>> Start

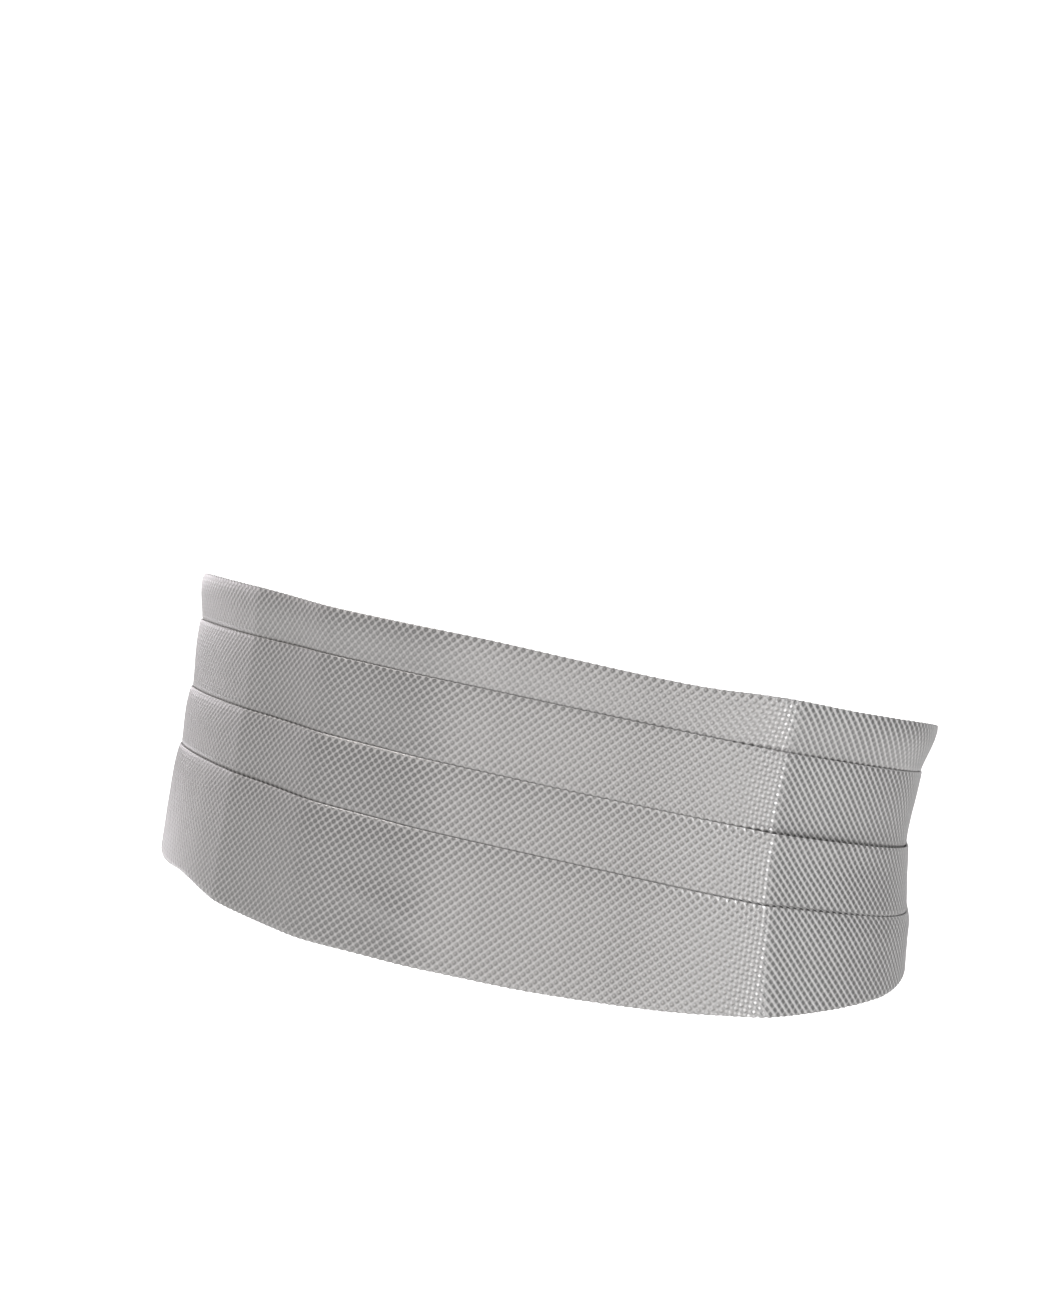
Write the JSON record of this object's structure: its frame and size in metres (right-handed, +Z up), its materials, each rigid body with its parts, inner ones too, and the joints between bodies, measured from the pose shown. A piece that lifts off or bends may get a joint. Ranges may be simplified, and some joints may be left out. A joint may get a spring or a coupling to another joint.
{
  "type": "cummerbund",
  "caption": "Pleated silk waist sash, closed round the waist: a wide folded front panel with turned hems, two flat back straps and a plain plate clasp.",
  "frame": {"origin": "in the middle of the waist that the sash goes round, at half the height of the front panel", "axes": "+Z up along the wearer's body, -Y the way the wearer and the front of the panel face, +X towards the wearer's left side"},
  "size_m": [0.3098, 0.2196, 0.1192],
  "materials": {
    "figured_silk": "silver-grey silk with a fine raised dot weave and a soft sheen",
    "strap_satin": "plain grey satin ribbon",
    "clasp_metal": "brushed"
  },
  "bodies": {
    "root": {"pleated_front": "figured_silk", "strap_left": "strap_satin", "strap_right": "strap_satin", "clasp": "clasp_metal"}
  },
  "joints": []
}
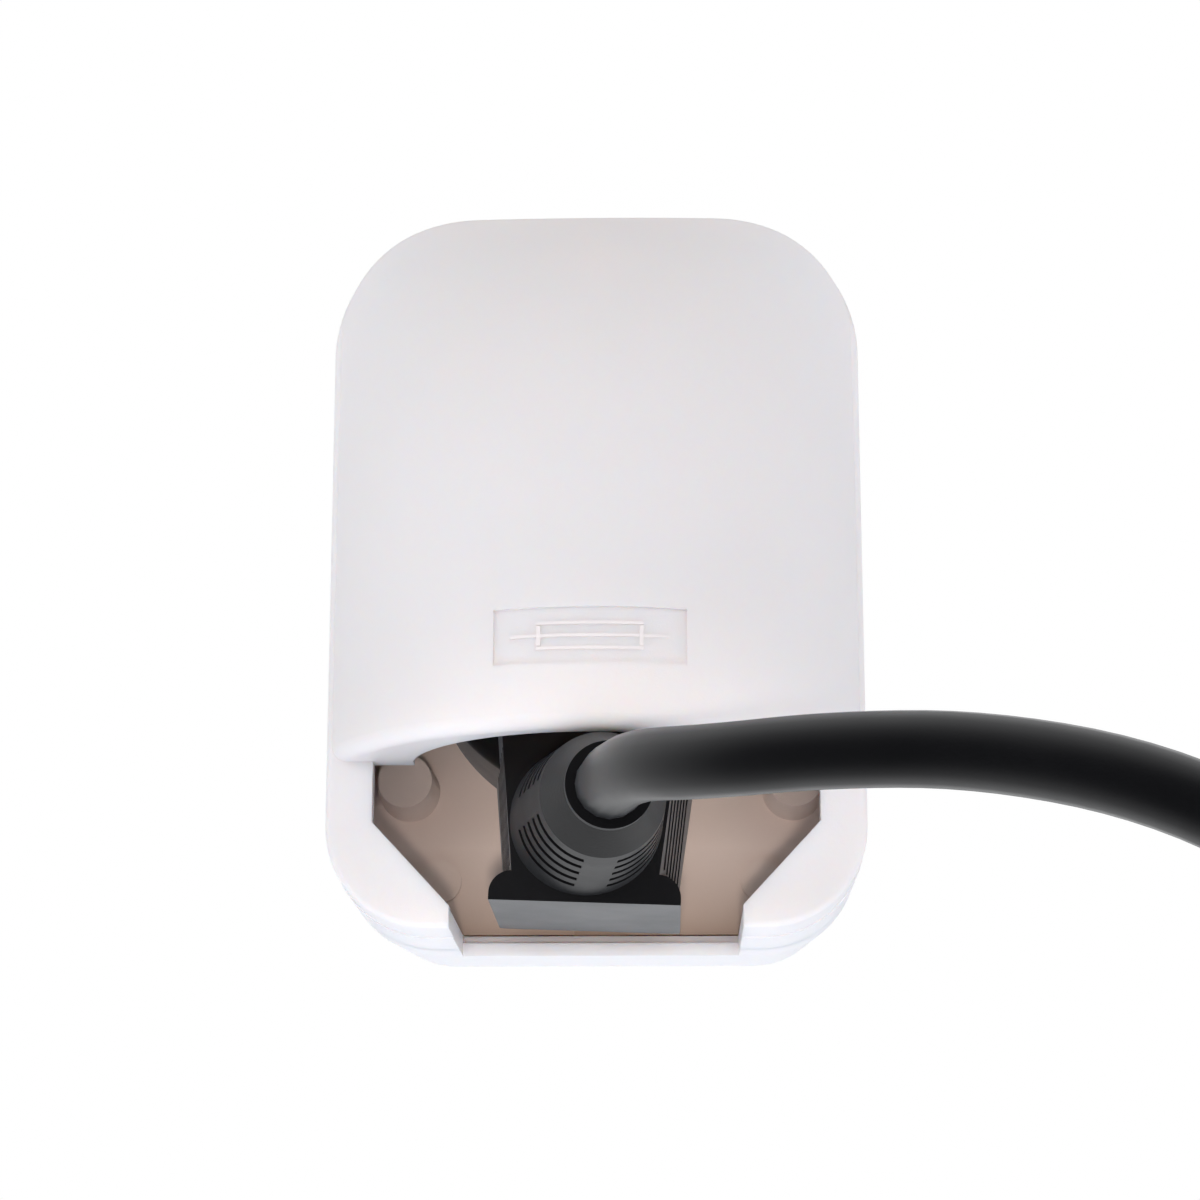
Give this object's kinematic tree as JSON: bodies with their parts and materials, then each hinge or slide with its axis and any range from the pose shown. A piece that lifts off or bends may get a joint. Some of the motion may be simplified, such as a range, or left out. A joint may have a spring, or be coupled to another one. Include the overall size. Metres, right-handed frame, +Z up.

>> End

• [WORK TO DO] Extract every record and return it verbatim.

• [FULL SOLUTION]
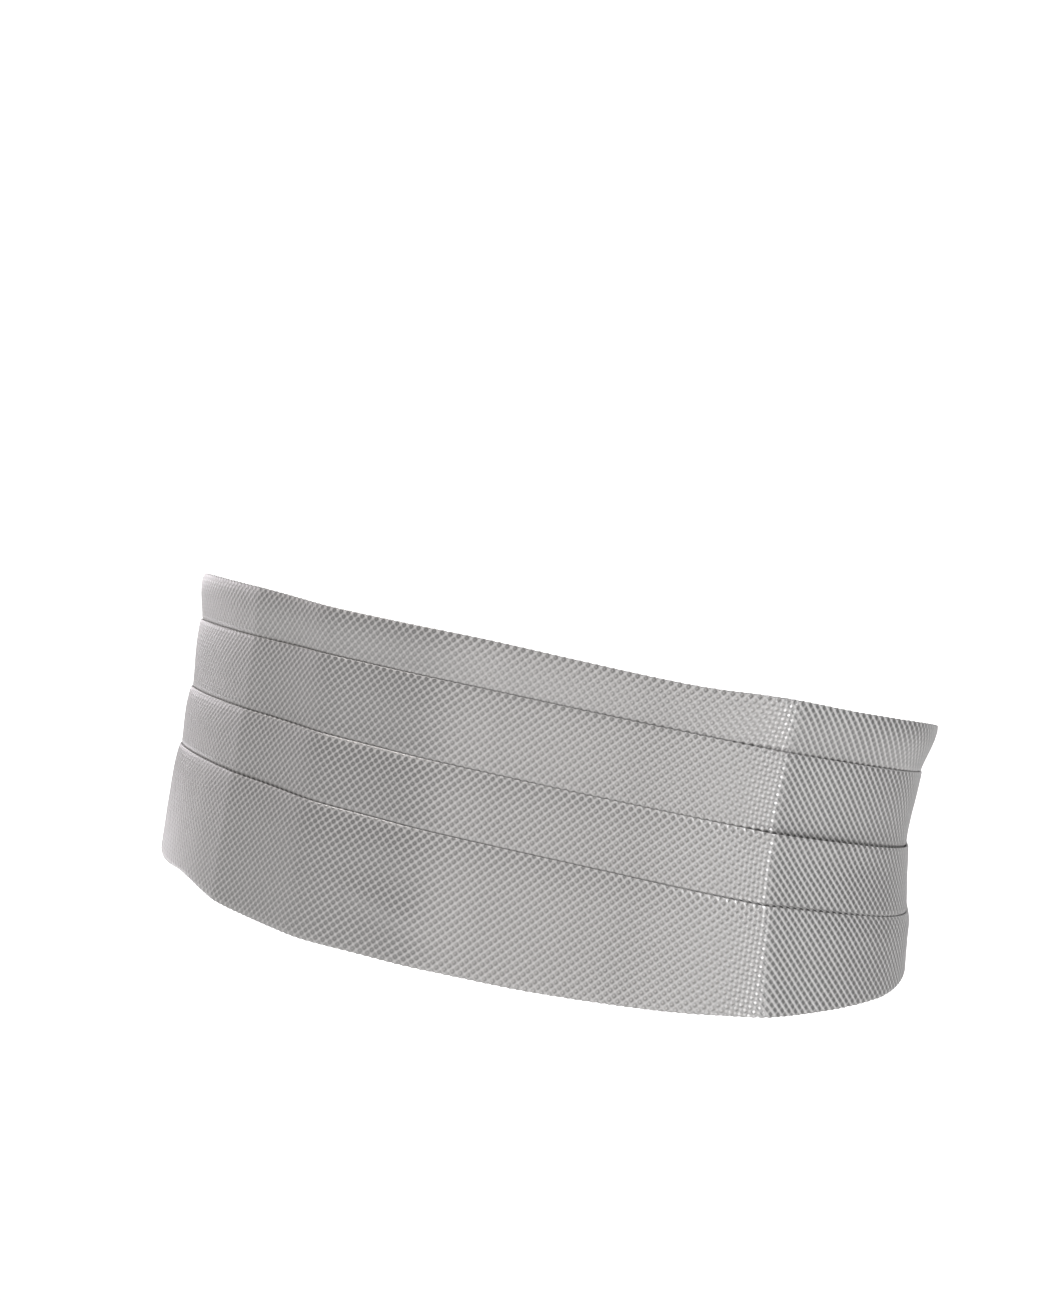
Write the JSON record of this object's structure: its frame and size in metres (right-handed, +Z up), its materials, each rigid body with its parts, inner ones too, and the joints between bodies, measured from the pose shown. A piece that lifts off or bends may get a joint. Ranges may be simplified, and some joints may be left out. A joint may get a spring or a coupling to another joint.
{
  "type": "cummerbund",
  "caption": "Pleated silk waist sash, closed round the waist: a wide folded front panel with turned hems, two flat back straps and a plain plate clasp.",
  "frame": {"origin": "in the middle of the waist that the sash goes round, at half the height of the front panel", "axes": "+Z up along the wearer's body, -Y the way the wearer and the front of the panel face, +X towards the wearer's left side"},
  "size_m": [0.3098, 0.2196, 0.1192],
  "materials": {
    "figured_silk": "silver-grey silk with a fine raised dot weave and a soft sheen",
    "strap_satin": "plain grey satin ribbon",
    "clasp_metal": "brushed"
  },
  "bodies": {
    "root": {"pleated_front": "figured_silk", "strap_left": "strap_satin", "strap_right": "strap_satin", "clasp": "clasp_metal"}
  },
  "joints": []
}
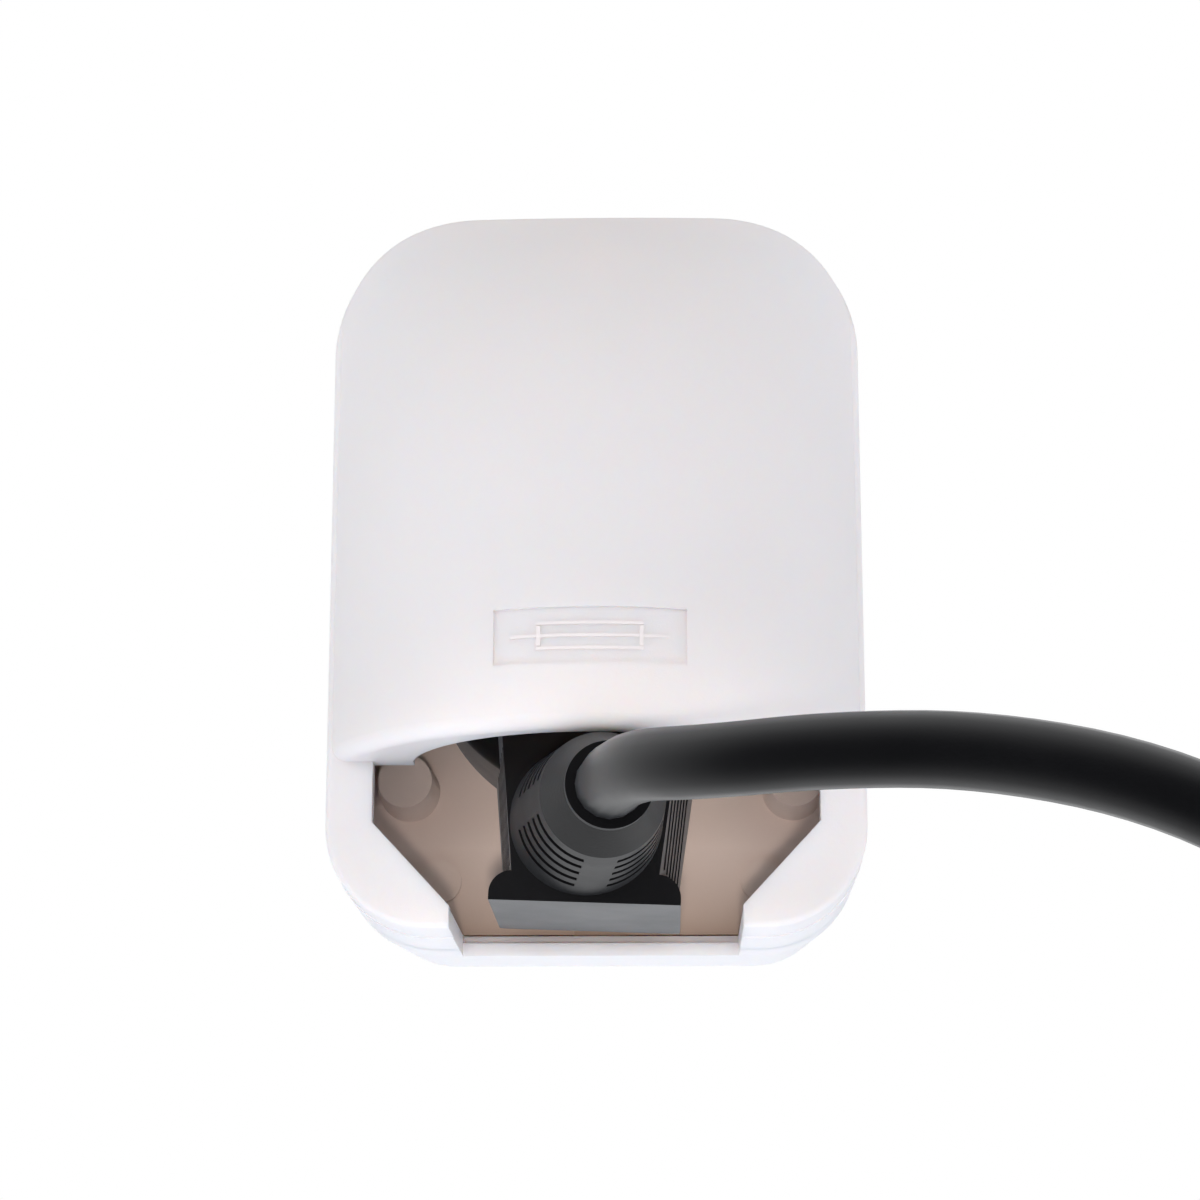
Give this object's kinematic tree as JSON: bodies with their parts and materials, then each hinge or slide with its axis and any range from the pose shown. A piece that lifts off or bends may get a joint. Some of the motion may be simplified, such as a range, or left out. A joint may have a spring, or be coupled to another one. Include the overall size. Metres, right-handed frame, +Z up.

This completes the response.